--- BEGIN Source material ---

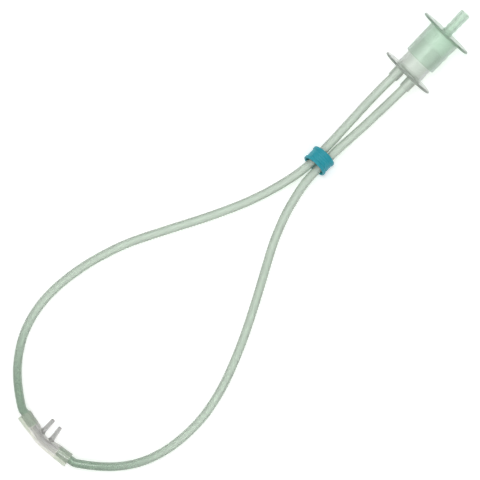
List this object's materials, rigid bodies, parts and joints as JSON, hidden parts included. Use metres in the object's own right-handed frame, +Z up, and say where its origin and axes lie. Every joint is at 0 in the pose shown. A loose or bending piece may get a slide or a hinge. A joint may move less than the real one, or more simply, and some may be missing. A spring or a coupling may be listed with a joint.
{
  "type": "nasal oxygen cannula",
  "caption": "Infant nasal oxygen cannula: a two-pronged nose piece on looped twin tubes with a slide ring, a cone connector and a barbed hose adapter.",
  "frame": {"origin": "on the floor, under the middle of the box round the nose piece, the Y connector and the hose adapter", "axes": "+Y along the connector from the nose piece towards the hose nipple, +Z up from the floor, +X to the right seen from above with the nipple away from the viewer"},
  "size_m": [0.107, 0.3182, 0.0298],
  "materials": {
    "clear_connector": "clear grey moulded plastic",
    "green_adapter": "pale green translucent moulded plastic",
    "green_tubing": "pale green translucent soft vinyl tubing",
    "teal_ring": "opaque teal soft moulded plastic, satin",
    "clear_nose_piece": "clear soft moulded vinyl"
  },
  "bodies": {
    "cannula": {"y_connector": "clear_connector", "tube_left": "green_tubing", "tube_right": "green_tubing", "nose_piece": "clear_nose_piece"},
    "adapter": {"hose_adapter": "green_adapter"},
    "ring": {"slide_ring": "teal_ring"}
  },
  "joints": [
    {"name": "adapter_pull", "type": "slide", "parent": "cannula", "child": "adapter", "axis": [0, 1, 0], "range_m": [0, 0.03]},
    {"name": "ring_slide", "type": "slide", "parent": "cannula", "child": "ring", "axis": [0.0192, 0.997, 0.0751], "range_m": [0, 0.02], "deforming": ["tube_left", "tube_right"]}
  ]
}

--- END Source material ---

_Task to complete_
All the data must be duplicated exactly, with nothing added or removed.

_Result for this exercise_
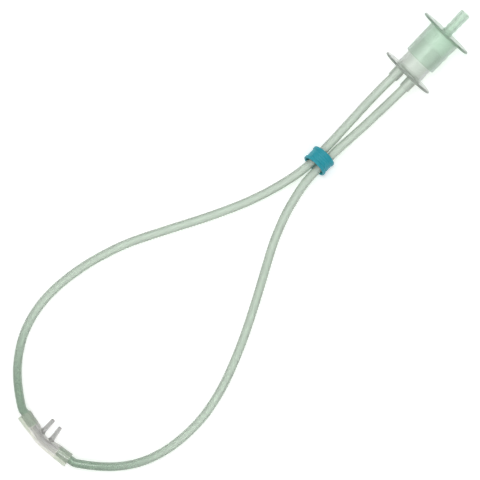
List this object's materials, rigid bodies, parts and joints as JSON, hidden parts included. Use metres in the object's own right-handed frame, +Z up, and say where its origin and axes lie. Every joint is at 0 in the pose shown. A loose or bending piece may get a slide or a hinge. A joint may move less than the real one, or more simply, and some may be missing. A spring or a coupling may be listed with a joint.
{
  "type": "nasal oxygen cannula",
  "caption": "Infant nasal oxygen cannula: a two-pronged nose piece on looped twin tubes with a slide ring, a cone connector and a barbed hose adapter.",
  "frame": {"origin": "on the floor, under the middle of the box round the nose piece, the Y connector and the hose adapter", "axes": "+Y along the connector from the nose piece towards the hose nipple, +Z up from the floor, +X to the right seen from above with the nipple away from the viewer"},
  "size_m": [0.107, 0.3182, 0.0298],
  "materials": {
    "clear_connector": "clear grey moulded plastic",
    "green_adapter": "pale green translucent moulded plastic",
    "green_tubing": "pale green translucent soft vinyl tubing",
    "teal_ring": "opaque teal soft moulded plastic, satin",
    "clear_nose_piece": "clear soft moulded vinyl"
  },
  "bodies": {
    "cannula": {"y_connector": "clear_connector", "tube_left": "green_tubing", "tube_right": "green_tubing", "nose_piece": "clear_nose_piece"},
    "adapter": {"hose_adapter": "green_adapter"},
    "ring": {"slide_ring": "teal_ring"}
  },
  "joints": [
    {"name": "adapter_pull", "type": "slide", "parent": "cannula", "child": "adapter", "axis": [0, 1, 0], "range_m": [0, 0.03]},
    {"name": "ring_slide", "type": "slide", "parent": "cannula", "child": "ring", "axis": [0.0192, 0.997, 0.0751], "range_m": [0, 0.02], "deforming": ["tube_left", "tube_right"]}
  ]
}